→ PROBLEM
Write out the data below in full. Keep it exact.

→ GIVEN RECORDS

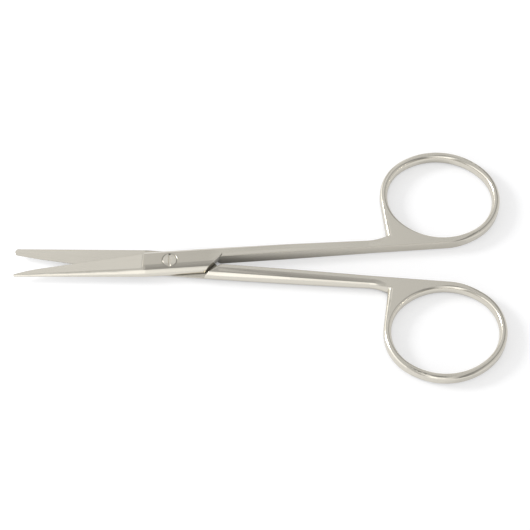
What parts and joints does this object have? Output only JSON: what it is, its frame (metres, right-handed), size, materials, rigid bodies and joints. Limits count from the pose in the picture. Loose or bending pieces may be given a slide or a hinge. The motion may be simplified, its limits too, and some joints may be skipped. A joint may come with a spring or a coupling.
{
  "type": "knapp scissors",
  "caption": "Straight surgical scissors with a sharp and a blunt tip, lap-jointed halves on a slotted pivot screw and oval finger rings.",
  "frame": {"origin": "on the screw's axis, in the flat of the underside that the closed joint rests on", "axes": "+Z along the screw axis, out of its slotted head; +X towards the finger rings, along the line halfway between the two halves; -X towards the tips; +Y towards the ring of the sharp half"},
  "size_m": [0.1149, 0.0604, 0.0038],
  "materials": {
    "satin_steel": "satin, ground and belt polished",
    "screw_steel": "turned, ground flush with the joint"
  },
  "bodies": {
    "lower": {"blunt_half": "satin_steel", "pivot_screw": "screw_steel"},
    "upper": {"sharp_half": "satin_steel"}
  },
  "joints": [
    {"name": "pivot", "type": "hinge", "parent": "lower", "child": "upper", "pos_m": [0, 0, 0.0019], "axis": [0, 0, 1], "range_deg": [-9, 81]}
  ]
}
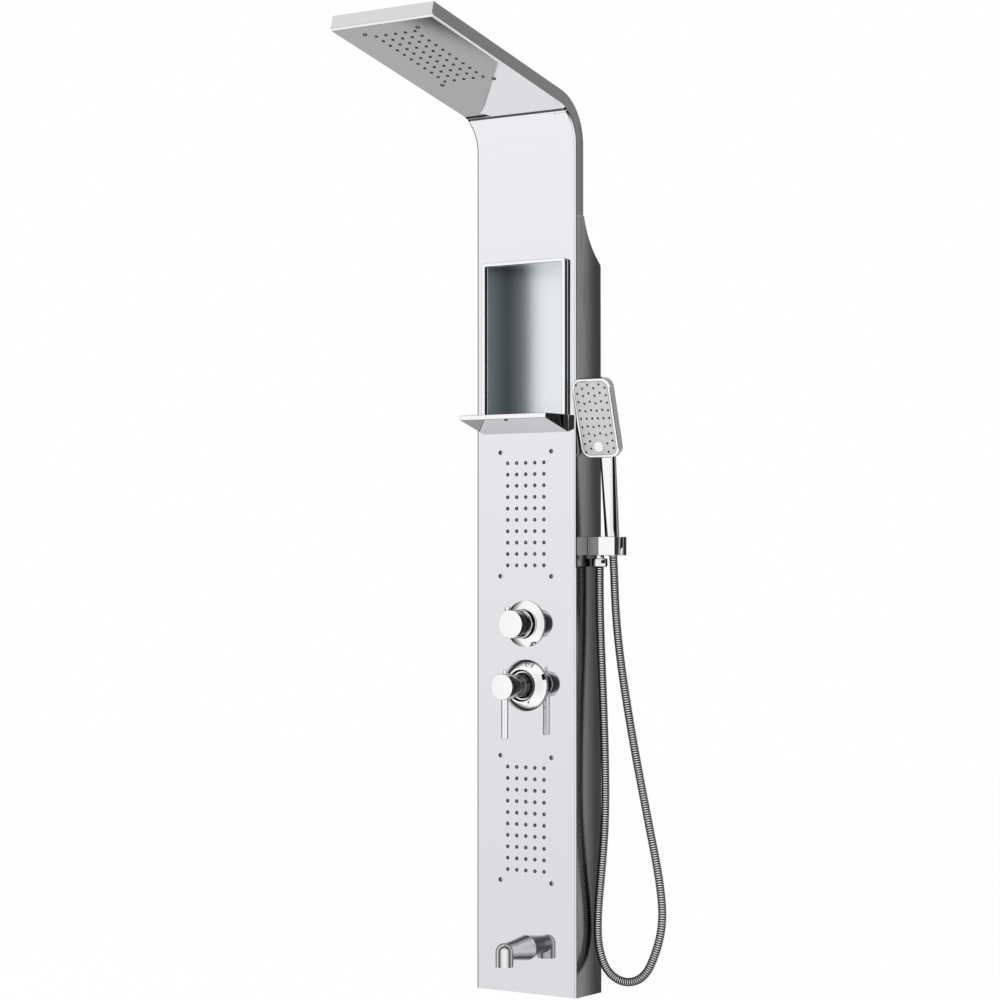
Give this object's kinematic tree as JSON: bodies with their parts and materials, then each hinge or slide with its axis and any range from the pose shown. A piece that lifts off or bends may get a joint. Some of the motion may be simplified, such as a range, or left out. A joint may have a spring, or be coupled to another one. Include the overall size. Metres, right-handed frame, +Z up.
{
  "type": "shower panel column",
  "caption": "Wall-hung steel shower column with a leaning rain head, waterfall slot, niche, body jets, diverter, lever mixer, tub spout and a hand shower on a hose.",
  "frame": {"origin": "centre of the upper wall bracket's two screw holes, on the wall plane", "axes": "+Z up along the column, +Y into the wall, +X toward the hand shower"},
  "size_m": [0.3419, 0.4855, 1.5835],
  "materials": {
    "polished_steel": "mirror polished stainless steel sheet",
    "brushed_steel": "fine brushed stainless steel sheet",
    "chrome": "bright polished chrome",
    "screw_steel": "turned stainless steel",
    "jet_rubber": "matte dark silicone rubber",
    "grey_plastic": "moulded grey plastic",
    "face_plastic": "satin pale grey plastic",
    "cast_brass": "machined raw brass",
    "pipe_steel": "drawn stainless steel tube",
    "bracket_steel": "zinc grey painted steel"
  },
  "bodies": {
    "column": {"front_panel": "polished_steel", "neck_cover": "polished_steel", "bottom_cap": "polished_steel", "head_plate": "polished_steel", "niche_frame": "polished_steel", "niche_shelf": "polished_steel", "niche_box": "brushed_steel", "diverter_escutcheon": "chrome", "mixer_escutcheon": "chrome", "mixer_shroud": "chrome", "spout": "chrome", "handset_holder": "chrome", "hose_outlet_nipple": "chrome", "hose_nut": "chrome", "shower_hose": "chrome", "head_screws": "screw_steel", "upper_jet_screws": "screw_steel", "lower_jet_screws": "screw_steel", "head_nozzle_mat": "jet_rubber", "upper_jet_mat": "jet_rubber", "lower_jet_mat": "jet_rubber", "head_water_chamber": "grey_plastic", "upper_jet_chamber": "grey_plastic", "lower_jet_chamber": "grey_plastic", "diverter_cartridge": "grey_plastic", "mixer_cartridge": "grey_plastic", "diverter_valve_body": "cast_brass", "mixer_valve_body": "cast_brass", "diverter_locknut": "cast_brass", "mixer_locknut": "cast_brass", "spout_nipple": "cast_brass", "spout_locknut": "cast_brass", "holder_locknut": "cast_brass", "spout_aerator": "cast_brass", "waterfall_duct": "pipe_steel", "head_feed_pipe": "pipe_steel", "waterfall_pipe": "pipe_steel", "upper_jet_pipe": "pipe_steel", "lower_jet_pipe": "pipe_steel", "spout_pipe": "pipe_steel", "hand_outlet_pipe": "pipe_steel", "valve_link_pipe": "pipe_steel", "wall_brackets": "bracket_steel", "hanger_rails": "bracket_steel"},
    "diverter_control": {"diverter_knob": "chrome", "diverter_pointer": "chrome", "diverter_spindle": "cast_brass", "diverter_grub_screw": "screw_steel"},
    "mixer_swivel": {"mixer_carrier": "grey_plastic"},
    "mixer_lever": {"mixer_stem": "screw_steel", "mixer_handle": "chrome", "mixer_lever_rod": "chrome", "mixer_index_pin": "chrome", "mixer_grub_screw": "screw_steel"},
    "hand_shower": {"handset_body": "chrome", "handset_face": "face_plastic", "handset_nozzles": "jet_rubber", "handset_cone_nut": "chrome", "handset_button_spring": "screw_steel"},
    "spray_button": {"handset_button": "face_plastic"}
  },
  "joints": [
    {"name": "diverter_turn", "type": "hinge", "parent": "column", "child": "diverter_control", "pos_m": [0, -0.08, -0.504], "axis": [0, 1, 0], "continuous": true},
    {"name": "mixer_turn", "type": "hinge", "parent": "column", "child": "mixer_swivel", "pos_m": [0, -0.1, -0.607], "axis": [0, 1, 0], "range_deg": [-45, 45]},
    {"name": "mixer_lift", "type": "hinge", "parent": "mixer_swivel", "child": "mixer_lever", "pos_m": [0, -0.1, -0.607], "axis": [-1, 0, 0], "range_deg": [0, 20]},
    {"name": "hand_shower_lift", "type": "slide", "parent": "column", "child": "hand_shower", "axis": [0, -0.0958, 0.9954], "range_m": [0, 0.06]},
    {"name": "spray_button_press", "type": "slide", "parent": "hand_shower", "child": "spray_button", "axis": [0, 0.9617, 0.274], "range_m": [0, 0.0025], "stiffness_N_per_m": 400, "springref_m": -0.003, "deforming": ["handset_button_spring"]}
  ]
}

→ EXERCISE ANSWER
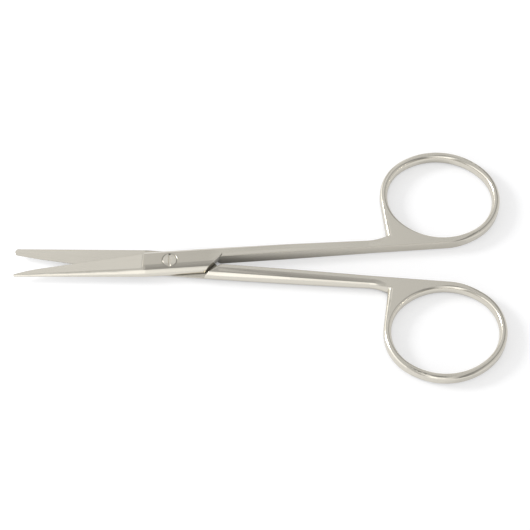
What parts and joints does this object have? Output only JSON: what it is, its frame (metres, right-handed), size, materials, rigid bodies and joints. Limits count from the pose in the picture. Loose or bending pieces may be given a slide or a hinge. The motion may be simplified, its limits too, and some joints may be skipped. A joint may come with a spring or a coupling.
{
  "type": "knapp scissors",
  "caption": "Straight surgical scissors with a sharp and a blunt tip, lap-jointed halves on a slotted pivot screw and oval finger rings.",
  "frame": {"origin": "on the screw's axis, in the flat of the underside that the closed joint rests on", "axes": "+Z along the screw axis, out of its slotted head; +X towards the finger rings, along the line halfway between the two halves; -X towards the tips; +Y towards the ring of the sharp half"},
  "size_m": [0.1149, 0.0604, 0.0038],
  "materials": {
    "satin_steel": "satin, ground and belt polished",
    "screw_steel": "turned, ground flush with the joint"
  },
  "bodies": {
    "lower": {"blunt_half": "satin_steel", "pivot_screw": "screw_steel"},
    "upper": {"sharp_half": "satin_steel"}
  },
  "joints": [
    {"name": "pivot", "type": "hinge", "parent": "lower", "child": "upper", "pos_m": [0, 0, 0.0019], "axis": [0, 0, 1], "range_deg": [-9, 81]}
  ]
}
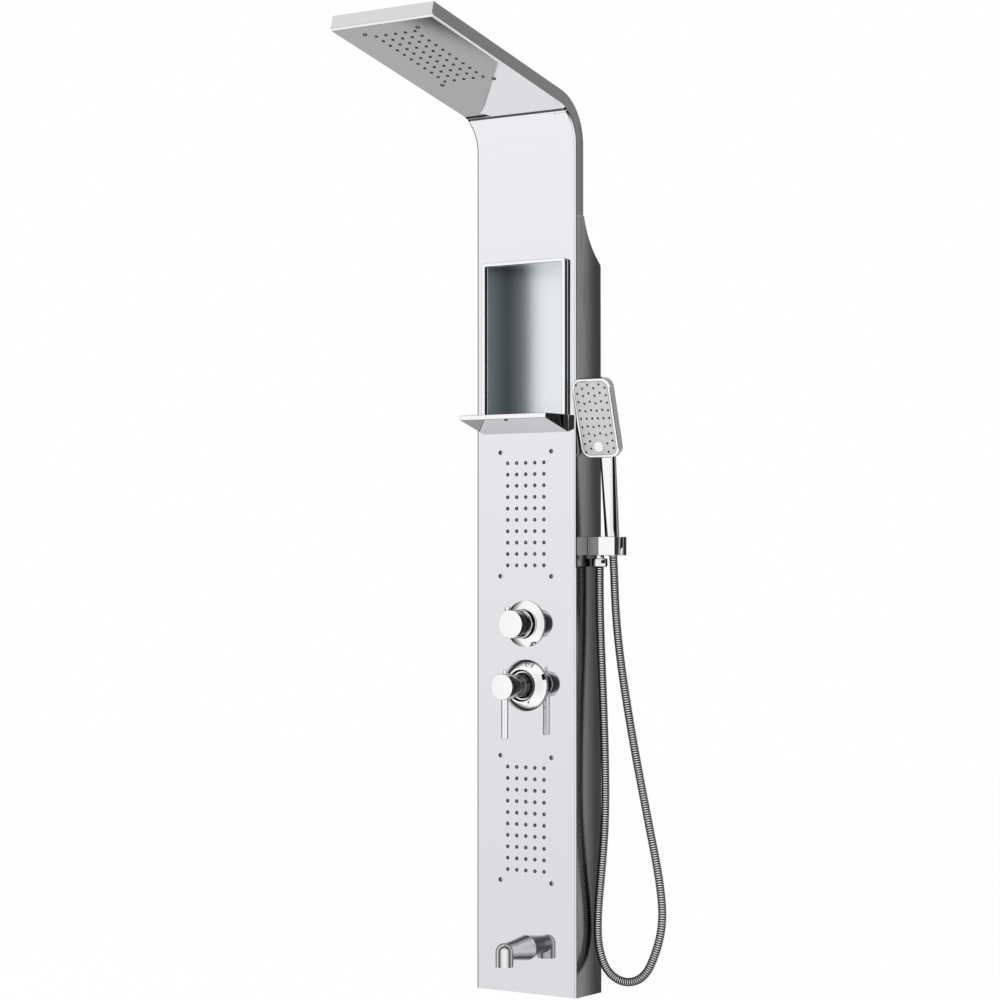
Give this object's kinematic tree as JSON: bodies with their parts and materials, then each hinge or slide with its axis and any range from the pose shown. A piece that lifts off or bends may get a joint. Some of the motion may be simplified, such as a range, or left out. A joint may have a spring, or be coupled to another one. Include the overall size. Metres, right-handed frame, +Z up.
{
  "type": "shower panel column",
  "caption": "Wall-hung steel shower column with a leaning rain head, waterfall slot, niche, body jets, diverter, lever mixer, tub spout and a hand shower on a hose.",
  "frame": {"origin": "centre of the upper wall bracket's two screw holes, on the wall plane", "axes": "+Z up along the column, +Y into the wall, +X toward the hand shower"},
  "size_m": [0.3419, 0.4855, 1.5835],
  "materials": {
    "polished_steel": "mirror polished stainless steel sheet",
    "brushed_steel": "fine brushed stainless steel sheet",
    "chrome": "bright polished chrome",
    "screw_steel": "turned stainless steel",
    "jet_rubber": "matte dark silicone rubber",
    "grey_plastic": "moulded grey plastic",
    "face_plastic": "satin pale grey plastic",
    "cast_brass": "machined raw brass",
    "pipe_steel": "drawn stainless steel tube",
    "bracket_steel": "zinc grey painted steel"
  },
  "bodies": {
    "column": {"front_panel": "polished_steel", "neck_cover": "polished_steel", "bottom_cap": "polished_steel", "head_plate": "polished_steel", "niche_frame": "polished_steel", "niche_shelf": "polished_steel", "niche_box": "brushed_steel", "diverter_escutcheon": "chrome", "mixer_escutcheon": "chrome", "mixer_shroud": "chrome", "spout": "chrome", "handset_holder": "chrome", "hose_outlet_nipple": "chrome", "hose_nut": "chrome", "shower_hose": "chrome", "head_screws": "screw_steel", "upper_jet_screws": "screw_steel", "lower_jet_screws": "screw_steel", "head_nozzle_mat": "jet_rubber", "upper_jet_mat": "jet_rubber", "lower_jet_mat": "jet_rubber", "head_water_chamber": "grey_plastic", "upper_jet_chamber": "grey_plastic", "lower_jet_chamber": "grey_plastic", "diverter_cartridge": "grey_plastic", "mixer_cartridge": "grey_plastic", "diverter_valve_body": "cast_brass", "mixer_valve_body": "cast_brass", "diverter_locknut": "cast_brass", "mixer_locknut": "cast_brass", "spout_nipple": "cast_brass", "spout_locknut": "cast_brass", "holder_locknut": "cast_brass", "spout_aerator": "cast_brass", "waterfall_duct": "pipe_steel", "head_feed_pipe": "pipe_steel", "waterfall_pipe": "pipe_steel", "upper_jet_pipe": "pipe_steel", "lower_jet_pipe": "pipe_steel", "spout_pipe": "pipe_steel", "hand_outlet_pipe": "pipe_steel", "valve_link_pipe": "pipe_steel", "wall_brackets": "bracket_steel", "hanger_rails": "bracket_steel"},
    "diverter_control": {"diverter_knob": "chrome", "diverter_pointer": "chrome", "diverter_spindle": "cast_brass", "diverter_grub_screw": "screw_steel"},
    "mixer_swivel": {"mixer_carrier": "grey_plastic"},
    "mixer_lever": {"mixer_stem": "screw_steel", "mixer_handle": "chrome", "mixer_lever_rod": "chrome", "mixer_index_pin": "chrome", "mixer_grub_screw": "screw_steel"},
    "hand_shower": {"handset_body": "chrome", "handset_face": "face_plastic", "handset_nozzles": "jet_rubber", "handset_cone_nut": "chrome", "handset_button_spring": "screw_steel"},
    "spray_button": {"handset_button": "face_plastic"}
  },
  "joints": [
    {"name": "diverter_turn", "type": "hinge", "parent": "column", "child": "diverter_control", "pos_m": [0, -0.08, -0.504], "axis": [0, 1, 0], "continuous": true},
    {"name": "mixer_turn", "type": "hinge", "parent": "column", "child": "mixer_swivel", "pos_m": [0, -0.1, -0.607], "axis": [0, 1, 0], "range_deg": [-45, 45]},
    {"name": "mixer_lift", "type": "hinge", "parent": "mixer_swivel", "child": "mixer_lever", "pos_m": [0, -0.1, -0.607], "axis": [-1, 0, 0], "range_deg": [0, 20]},
    {"name": "hand_shower_lift", "type": "slide", "parent": "column", "child": "hand_shower", "axis": [0, -0.0958, 0.9954], "range_m": [0, 0.06]},
    {"name": "spray_button_press", "type": "slide", "parent": "hand_shower", "child": "spray_button", "axis": [0, 0.9617, 0.274], "range_m": [0, 0.0025], "stiffness_N_per_m": 400, "springref_m": -0.003, "deforming": ["handset_button_spring"]}
  ]
}